I admire Lovecraft's powers of imagination, but I wish that he had tempered his horrors by providing some room for hope and dignity. I can't help wondering if he was a very unhappy man.
Thursday, October 4, 2012
Do you wish to be great? Then begin by being. Do you desire to construct a vast and lofty fabric? Think first about the foundations of humility. The higher your structure is to be, the deeper must be its foundation.
When you're a writer, everything you see and everything you read tends to have significance to your writing. Take the above quote from Saint Augustine. On the surface, it's a quote about humility. But to someone whose days are filled with ponderings about imaginary worlds, it suddenly struck me as brilliant advice about worldbuilding.

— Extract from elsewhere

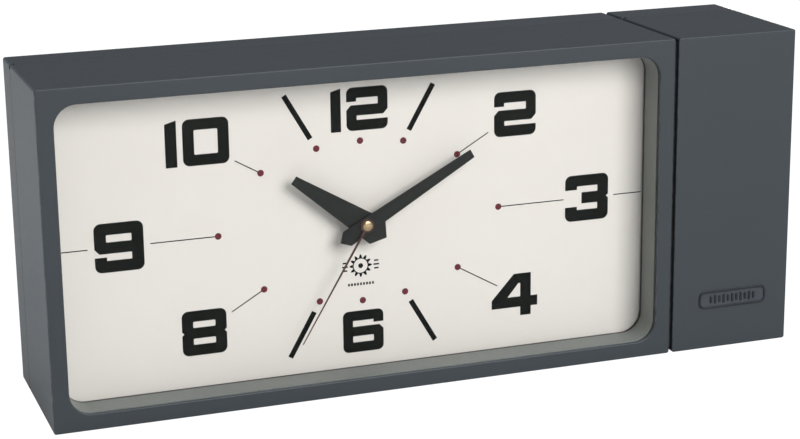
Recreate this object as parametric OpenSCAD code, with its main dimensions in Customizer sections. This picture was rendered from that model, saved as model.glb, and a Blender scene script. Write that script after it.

You see, I do desire to construct a vast and lofty fabric. I want to create the kind of stories that will be remembered in a hundred years or more. I want to create whole worlds to tell those stories in. And the above quote reminds me is that every great thing, every lofty construction must begin with a deep and solid foundation.
But what exactly does that mean when you apply it to imaginary worlds? To put it simply, it means you need to think about your world's basic nature. Worldbuilding isn't just saying "this place is here and that place is there and this is what the societies in those places are like". Worldbuilding is also establishing how and why your world exists and what are the natural rules that govern it. In our world we have the laws of physics, but an imaginary world could operate on entirely different principles.
Don't settle for just explaining things away by saying "it's magic". Know the reasons that your imaginary world operates differently from our world. Don't get caught up in the thinking that science and magic don't mix. Science is just another word for knowledge and magic is really just an application of knowledge. (Albeit usually specialized or arcane knowledge that can only be used by some.)
So when doing your worldbuilding learn to think like a philosopher. Get metaphysical with your creation. It will make your imaginary world feel all the more real and genuine to your readers.